Can Fish Oil Cause an Irregular Heartbeat?
Fish oil could worsen heart arrhythmias, in some cases. Photo Credit Jupiterimages/Photos.com/Getty Images

Fish oil, which contains essential omega-3 fatty acids, has several potential heart benefits. Omega-3 fatty acids may help lower cholesterol levels and reduce the risk of ischemic stroke. But study results on the benefits of fish oil in treating or preventing heart arrhythmias -- irregular heartbeats that can lead to death -- have been mixed, with some studies showing a worsening of arrhythmias in people taking fish oil.

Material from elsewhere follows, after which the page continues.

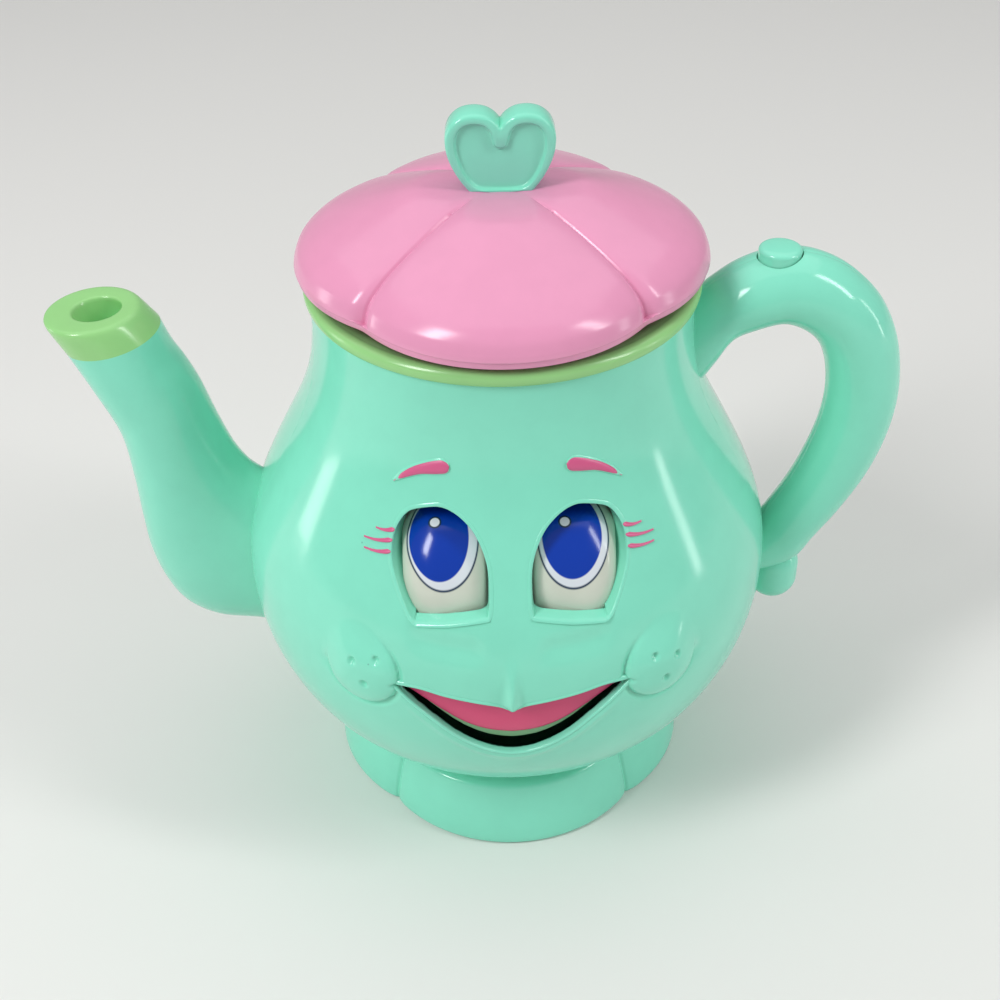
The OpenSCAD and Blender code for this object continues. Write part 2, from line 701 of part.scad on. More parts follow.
module spout_tip() color(LIME) difference() {
    union() {
        skin([edge_ring(spout_end, 0, round_angles),
              edge_ring(mix(spout_end, mouth_end, 0.7), 0, round_angles),
              edge_ring(mix(spout_end, mouth_end, 0.92), tip_round * 0.3, round_angles),
              edge_ring(mouth_end, tip_round, round_angles)]);
        translate(tip_from) rotate([0, tip_tilt, 0]) translate([0, 0, -tip_spigot])
            cylinder(h = tip_spigot + over, r = mouth_bore_r + wall);
    }
    translate(tip_from) rotate([0, tip_tilt, 0]) translate([0, 0, -tip_spigot - over])
        cylinder(h = big, r = mouth_bore_r);
}

// Outline of an upright pin with two round ends, from its lower pole to its upper pole
function pin_outline(r, rise) = concat([for (a = [-90 : 15 : 0]) [r * cos(a), r * sin(a)]],
    [for (a = [0 : 15 : 90]) [r * cos(a), rise + r * sin(a)]]);

module root_web(half, z) translate([0, 0, z]) along_x(half, 0, web_t);

// One half of the handle; keep is -1 for the front half and 1 for the rear half
module other_half(keep) if (keep > 0) before(0); else behind(0);
module handle_part(keep) color(MINT) difference() {
    union() {
        difference() {
            tube_solid(handle_line, 0);
            tube_solid([for (i = [0 : len(handle_line) - 2]) handle_line[i]], wall);
            outer_solid();
            other_half(keep);
        }
        difference() {
            union() {
                slab_x(neck_r - handle_slot_in, neck_r + handle_slot_out)
                    slot(handle_slot_half - fit, handle_slot + [fit, -fit]);
                translate([neck_r + handle_slot_out, 0, 0])
                    root_web(handle_web_r, (handle_slot[0] + handle_slot[1]) / 2);
            }
            slab_x(0, big) slot(handle_slot_half - wall, handle_slot + [wall, -wall]);
            other_half(keep);
        }
        difference() {
            union() {
                translate([0, 0, root_peg_z])
                    along_x(root_peg_r - fit, belly_r - root_peg_in, belly_r + root_peg_out);
                difference() {
                    translate([belly_r + root_web_out, 0, 0]) root_web(root_web_r, root_peg_z);
                    outer_solid();
                }
                difference() {
                    translate([belly_r + ball_out, 0, handle_low_z + ball_up]) rotate_extrude()
                        polygon(pin_outline(ball_r, ball_rise));
                    outer_solid();
                }
            }
            other_half(keep);
        }
    }
    translate([button_x, 0, handle_top_z - flange_drop]) cylinder(h = big, r = button_r + hole_gap);
}

module handle_front() handle_part(-1);
module handle_rear() handle_part(1);

// The guide hangs in the handle under the button, on two wings that reach the handle's sides
module button_guide() color(GREY) translate([button_x, 0, handle_top_z - guide_low_drop]) {
    rotate_extrude() polygon([
        [stem_r + gap, 0], [guide_r + guide_wall_t, 0],
        [guide_r + guide_wall_t, guide_low_drop - guide_top_drop],
        [guide_r, guide_low_drop - guide_top_drop], [guide_r, guide_floor_t], [stem_r + gap, guide_floor_t]]);
    difference() {
        translate([-wing_half, -wing_reach, wing_up]) cube([2 * wing_half, 2 * wing_reach, wing_t]);
        translate([0, 0, -over]) cylinder(h = big, r = guide_r + guide_wall_t / 2);
    }
}

module thumb_button() color(MINT) translate([button_x, 0, handle_top_z]) rotate_extrude() polygon([
    [0, pad_z + pad_r + gap - handle_top_z], [stem_r, pad_z + pad_r + gap - handle_top_z],
    [stem_r, -flange_drop], [button_r + flange_out, -flange_drop],
    [button_r + flange_out, flange_t - flange_drop], [button_r, flange_t - flange_drop],
    [button_r, button_proud - dome_drop], [button_r * 0.96, button_proud - dome_drop * 0.62],
    [button_r * 0.84, button_proud - dome_drop * 0.3], [button_r * 0.6, button_proud - dome_drop * 0.1],
    [0, button_proud]]);

// Helix of round wire whose ends are ground flat on their seats
wire_rise = spring_high - spring_low - 2 * wire_r;
spring_least = wire_rise / spring_turns - 2 * wire_r;
echo(str("least gap between the spring's turns: ", spring_least));
module button_spring() color(STEEL) difference() {
    skin([for (i = [0 : spring_turns * spring_steps]) let (a = i * 360 / spring_steps)
        [for (j = [0 : spring_sides - 1]) let (b = j * 360 / spring_sides, r = spring_r + wire_r * cos(b))
            [button_x + r * cos(a), r * sin(a),
             spring_low + wire_r + wire_rise * i / (spring_turns * spring_steps) + wire_r * sin(b)]]]);
    translate([0, 0, spring_low - big]) cylinder(h = big, r = belly_r + handle_reach);
    translate([0, 0, spring_high]) cylinder(h = big, r = belly_r + handle_reach);
}

module push_lever() color(GREY) {
    arm = [for (s = smooth(lever_shares, 2)) [s[0] * (lever_out - pad_back), s[1] * (pad_z - pivot_z)]];
    translate([pivot_x, 0, pivot_z]) difference() {
        union() {
            along_y(lever_hub_r, -lever_hub_half, lever_hub_half);
            slab_y(lever_half)
                polygon(concat(sideways(arm, lever_t / 2), reversed(sideways(arm, -lever_t / 2))));
            translate([lever_out - pad_back, 0, pad_z - pivot_z]) along_y(pad_r, -lever_half, lever_half);
            translate([0, 0, -tongue_t / 2]) linear_extrude(tongue_t) polygon([
                [0, lever_half], [0, -lever_half], [-lever_hub_r, -lever_half],
                [tongue_out - pivot_x, -rod_y - tongue_half],
                [-pivot_x - tongue_past, -rod_y - tongue_half],
                [-pivot_x - tongue_past, tongue_half - rod_y],
                [tongue_out - pivot_x, tongue_half - rod_y], [-2 * lever_hub_r, lever_half]]);
        }
        along_y(pin_r + run, -big / 2, big / 2);
    }
}

module lever_pin() color(STEEL) translate([pivot_x, 0, pivot_z])
    along_y(pin_r, -lever_hub_half - gap - ear_t, lever_hub_half + gap + ear_t);

// Outline of a slot along Y in the rod, that leaves a pin or tongue its running gap
module rod_slot(y, z, half_len, half_h)
    translate([-y - half_len, z - half_h]) square([2 * half_len, 2 * half_h]);

module pull_rod() color(GREY) translate([-rod_t / 2, 0, 0]) slab_x(0, rod_t) difference() {
    low = jaw_crank_pin[1] - rod_end;
    high = pivot_z + rod_end;
    union() {
        translate([-rod_y - rod_w / 2, low]) square([rod_w, high - low]);
        translate([-crank_pin[0] - rod_end, crank_pin[1] - finger_h / 2])
            square([crank_pin[0] + rod_end - rod_y, finger_h]);
    }
    rod_slot(rod_y, pivot_z, slot_len / 2, tongue_t / 2 + gap + run);
    rod_slot(jaw_crank_pin[0], jaw_crank_pin[1], slot_len / 2, crank_pin_r + gap);
    rod_slot(crank_pin[0], crank_pin[1], slot_len / 2, crank_pin_r + gap);
}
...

Ask your doctor before taking fish oil if you have a history of heart disease.

How It Works

Heart arrhythmias occur when the electrical impulses in the heart do not fire in a coordinated fashion. Your heart responds to electrical impulses by contracting in a rhythmic fashion, with first the top two chambers -- the atria -- contracting and then the two lower chambers -- the ventricles -- pumping blood to the rest of the body. If the chambers don't contract at the right times, the heart may "quiver" rather than pump forcefully. Fish oil may prevent damage to the blood vessels of the heart by lowering high cholesterol levels and decreasing atherosclerosis, which can cause blockages in the blood vessels that lead to arrhythmias. Fish oil can also reduce inflammation and clot formation because of its blood thinning properties.

Studies Showing Negative Effects

A multi-center study conducted by researchers from the Portland VA Medical Center and reported in the June 2005 issue of "JAMA" examined the effects of fish oil vs. placebo on 200 patients with implantable cardioverters/defibrillators. Patients taking 1.8 mg of omega-3 fatty acids daily had a higher incidence of two arrhythmias, ventricular fibrillation, or VF, and ventricular tachycardia, or VT, than those taking placebo. At the end of 24 months, 65 percent of the group taking fish oil and 59 percent of the group taking placebo had experienced an episode of VF/VT.

Studies Showing Positive Effects

A Harvard Medical School study reported in the November 2005 issue of "Circulation," on the other hand, found a decrease in heart arrhythmias VF or VT in 402 patients with implantable cardioverters/defibrillators. Over an 11-month period, fish oil vs. placebo reduced the risk of arrhythmia by 38 percent, researchers reported.


Study results have not proven a definite benefit or definite harm from taking fish oil if you have a history of heart disease, including potentially fatal arrhythmias such as VF or VT. Talk with your doctor about the potential risks or benefits, especially if you already have an implantable cardioverter/debrillator due to previous arrhythmias.